R. What general thoughts on collaborations do you have? I mean, what gains and losses (if any) does the collaborative process bring?

S. All gains for me. The collaborator becomes a source for new work, and new work is the life of life. I grow when engaged in that process with another human being, as long as I admire them or their work as a human being, then it can only allow me perspective on my own ideas and work, and more understanding of why I like what I like and write what I write.

R. The cover image of Elephanche – that’s by Tom Raworth right? How did Tom become involved with the project?

S. Tom has been immensely generous to me over the last year or so, I’ve had the pleasure of visiting with him a few times, having some tea and scones and that. One afternoon the conversation between myself, Tom, his wife and my wife ended up exploring the notion of an elephant who was employed on a barge floating down the rhine crushing grapes to make wine while firing grapes from its trunk at tourists, and similar things. The Elephanche artwork was born that night I believe and Tom was kind enough to let me use it for the book.

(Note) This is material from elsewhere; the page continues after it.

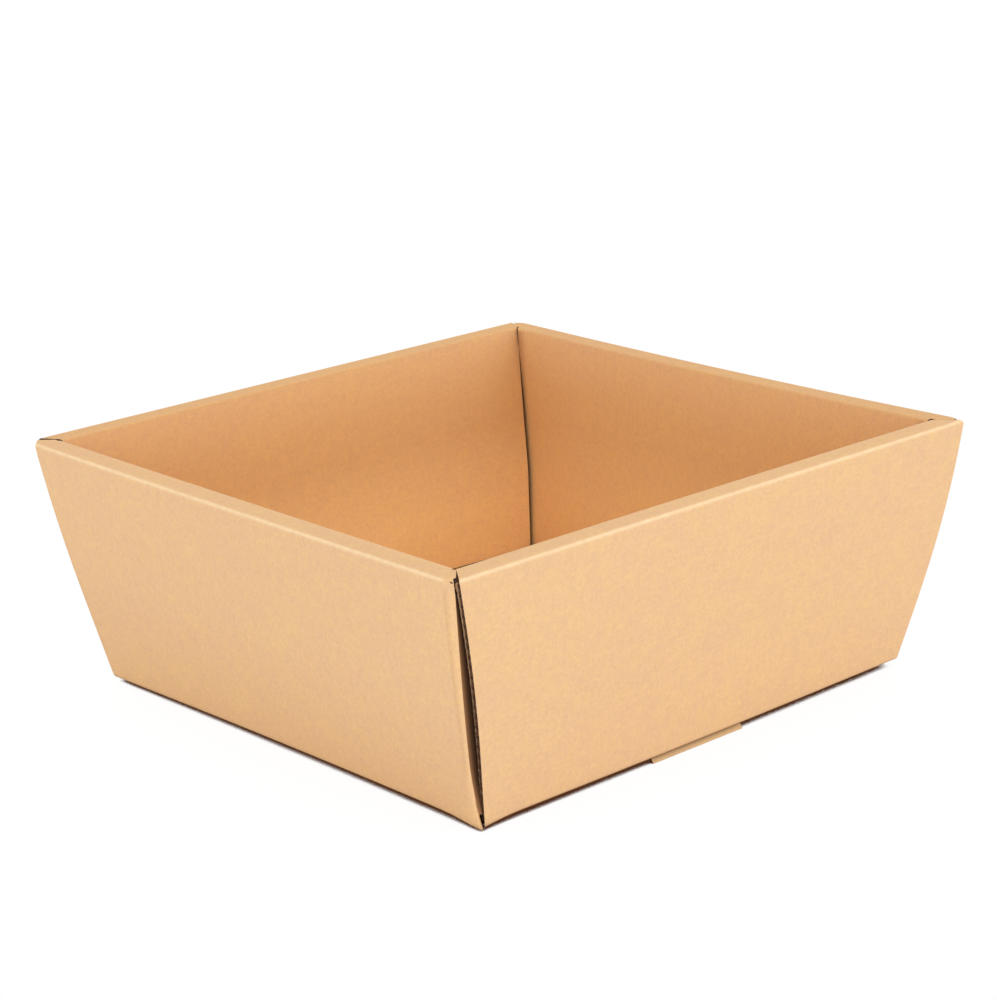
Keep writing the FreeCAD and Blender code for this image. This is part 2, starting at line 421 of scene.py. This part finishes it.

R. Raworth’s presence does seems entirely fitting though of course given the use you make in Elephanche of text from O’Hara and Berrigan (someone, I forget who now sorry, having once wondered how Tom Raworth could ever be described as anything other than a New York poet). Could you talk a little bit about why the New York poets for you both at just this particular time? What was it that drew you to their work now?

S. Honestly my knowledge of the New York poets in quite shallow, they don’t exert an influence over me because I seem to be saving them for the future and they didn’t naturally come up in my strange, individuated reading arc. I will do though, Marcus and Tim Atkins have been generous in allowing me educated access to that world of work.